Even the ridiculously profitable Publix On the Bay, 1920 West Ave. in Miami Beach, has some shelf gaps in which you could park a car or, with some toys, your kids.
“Sedano’s management says they feel they will be there (pre-Irma status) by this coming Thursday,” according to an email from Sedano’s spokesperson Anna Del Rio Chong.
Publix and Winn-Dixie were more definitive about effort than time.
“All our manufacturing facilities are now open and operating at full production,” e-mailed Nicole Krauss, Publix’s media and community relations manager for the Miami Division. “In most cases, teams are working around the clock to produce the items that our customers need and are looking for during this recovery period. Our distribution centers are still coordinating deliveries from various warehouses to meet the needs of our stores.
“We appreciate our customer’s patience as we continue to restock our shelves as quickly as possible and anticipate that stores will be back at full capacity soon.”
All Publix’s in Miami-Dade, Broward, Monroe, Palm Beach, Martin, Indian River, Okeechobee and St.
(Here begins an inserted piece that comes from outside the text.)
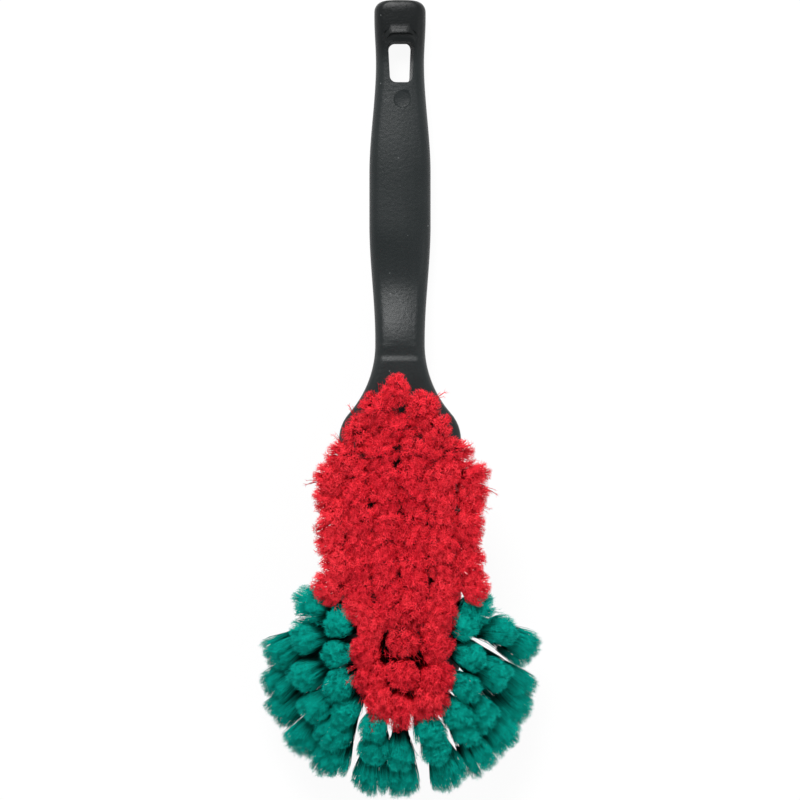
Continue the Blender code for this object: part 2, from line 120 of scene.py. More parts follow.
def profile(keys: Keys, y: float) -> float:
    """The value at y of a line that eases from each key to the next.

    Args:
        keys: Places along Y in rising order, each with its value.
        y: Where the value is wanted.

    Returns:
        The value there, level past the last key.
    """
    for (start, value), (end, following) in zip(keys, keys[1:]):
        if y <= end:
            return between(value, following, ease((y - start) / (end - start)))
    return keys[-1][1]


def sagitta(radius: float, offset: float) -> float:
    """How far an arc of this radius has dropped at this offset from its top."""
    return radius - math.sqrt(max(radius**2 - offset**2, 0.0))


def arc(middle: Point, radius: float, turns: Iterable[float]) -> list[Point]:
    """The points of a circle at these turns from its +X side."""
    x, y = middle
    return [(x + radius * math.cos(turn), y + radius * math.sin(turn)) for turn in turns]


def circle(middle: Point, radius: float, height: float, sides: int) -> list[Vector]:
    """The corners of a level polygon with many sides.

    Args:
        middle: Its middle, seen from above.
        radius: How far its corners are from the middle.
        height: The height of its plane.
        sides: How many sides it has.

    Returns:
        Its corners, from the +X side round.
    """
    turns = np.linspace(0.0, 2.0 * math.pi, sides, endpoint=False)
    return [Vector((x, y, height)) for x, y in arc(middle, radius, turns)]


# ---- Modelling in edit mode ----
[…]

Lucie couties are open, save the Searstown store in Key West.
In the Southeastern Grocers’ chain, which includes Winn-Dixie and Fresco y Más, only the Marathon store remains closed.
“Leading up to the storm, our South Florida stores were experiencing extremely high demand for hurricane preparedness essentials,” e-mailed Jim Caldwell, Southeastern Grocers’ corporate communications manager. “Our store teams are making every effort to restock our stores to pre-Irma levels as our customers try to get back to their normal lives. Trucks are arriving at our South Florida stores daily — our customers can be assured that their stores are being currently stocked and that will continue over the next several days.”